__Brief__: Lines containing the word "follow" need to be counted. Please reply with how many there are, and nothing else.

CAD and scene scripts
↓

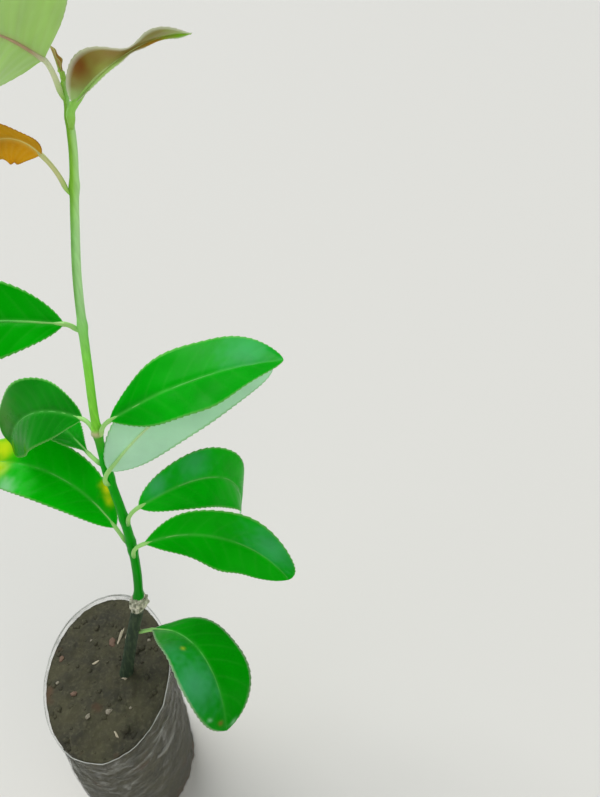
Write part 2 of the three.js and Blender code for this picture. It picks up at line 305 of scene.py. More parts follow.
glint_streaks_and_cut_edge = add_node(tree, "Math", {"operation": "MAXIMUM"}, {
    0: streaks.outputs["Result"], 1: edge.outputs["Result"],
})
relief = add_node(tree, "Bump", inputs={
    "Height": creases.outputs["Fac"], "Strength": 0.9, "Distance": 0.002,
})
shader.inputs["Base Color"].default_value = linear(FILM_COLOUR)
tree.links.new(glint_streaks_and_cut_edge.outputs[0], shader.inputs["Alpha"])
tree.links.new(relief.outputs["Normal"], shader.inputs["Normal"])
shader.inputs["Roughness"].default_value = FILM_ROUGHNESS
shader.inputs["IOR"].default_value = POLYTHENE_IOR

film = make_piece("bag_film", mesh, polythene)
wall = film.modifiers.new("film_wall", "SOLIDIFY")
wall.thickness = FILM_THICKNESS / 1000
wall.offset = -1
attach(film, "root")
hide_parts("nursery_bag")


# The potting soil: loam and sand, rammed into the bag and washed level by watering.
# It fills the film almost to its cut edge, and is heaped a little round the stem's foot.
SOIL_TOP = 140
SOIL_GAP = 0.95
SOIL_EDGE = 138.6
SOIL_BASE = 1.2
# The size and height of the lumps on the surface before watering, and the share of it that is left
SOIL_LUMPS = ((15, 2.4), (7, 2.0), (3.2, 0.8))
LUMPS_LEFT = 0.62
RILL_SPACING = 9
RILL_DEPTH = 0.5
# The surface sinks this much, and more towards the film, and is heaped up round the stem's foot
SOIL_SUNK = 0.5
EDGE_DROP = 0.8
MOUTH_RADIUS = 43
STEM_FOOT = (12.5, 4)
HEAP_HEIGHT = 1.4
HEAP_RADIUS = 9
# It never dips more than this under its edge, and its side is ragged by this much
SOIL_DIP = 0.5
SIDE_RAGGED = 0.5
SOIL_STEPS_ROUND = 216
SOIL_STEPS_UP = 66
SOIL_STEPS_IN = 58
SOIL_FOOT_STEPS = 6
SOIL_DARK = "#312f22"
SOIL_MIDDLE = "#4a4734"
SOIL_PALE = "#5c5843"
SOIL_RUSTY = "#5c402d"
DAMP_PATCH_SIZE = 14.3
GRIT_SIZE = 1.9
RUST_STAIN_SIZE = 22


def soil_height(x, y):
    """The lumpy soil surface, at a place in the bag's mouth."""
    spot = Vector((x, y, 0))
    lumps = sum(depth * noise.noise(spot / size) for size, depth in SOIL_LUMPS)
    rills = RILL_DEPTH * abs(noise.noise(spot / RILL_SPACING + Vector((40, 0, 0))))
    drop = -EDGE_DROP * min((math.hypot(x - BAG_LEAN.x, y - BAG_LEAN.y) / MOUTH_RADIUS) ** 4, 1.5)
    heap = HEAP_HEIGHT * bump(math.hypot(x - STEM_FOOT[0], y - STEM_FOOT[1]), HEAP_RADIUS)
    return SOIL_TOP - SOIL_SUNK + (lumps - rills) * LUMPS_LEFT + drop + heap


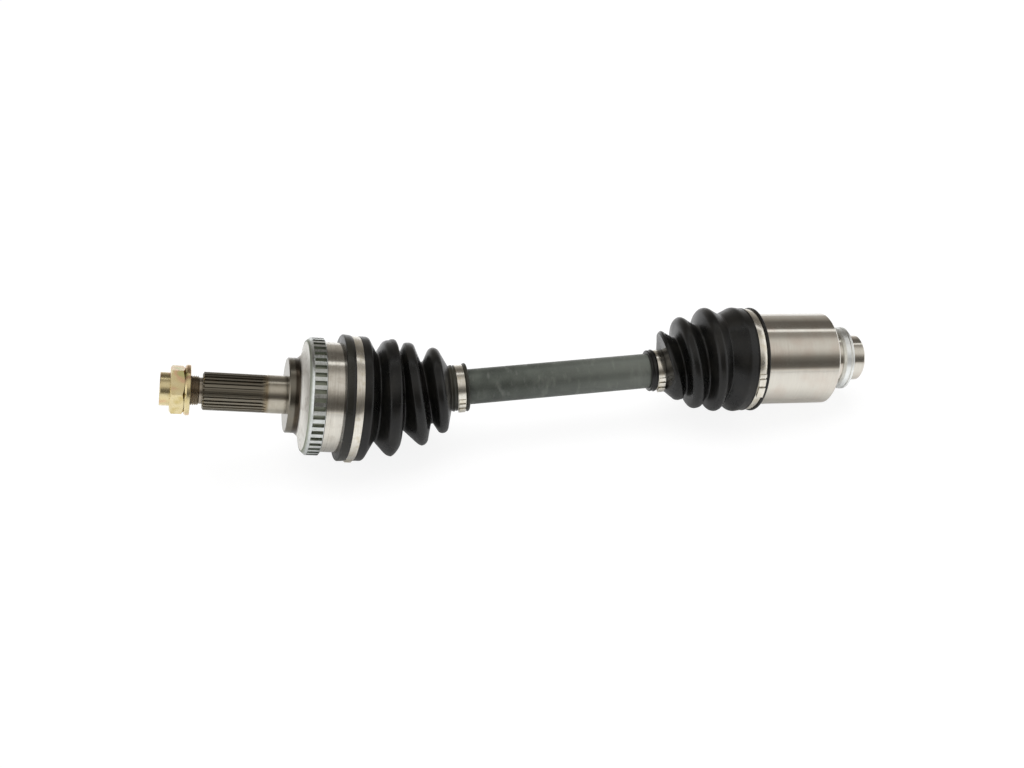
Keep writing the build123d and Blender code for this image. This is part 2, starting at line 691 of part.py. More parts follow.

↑

__Output for this exercise__: 2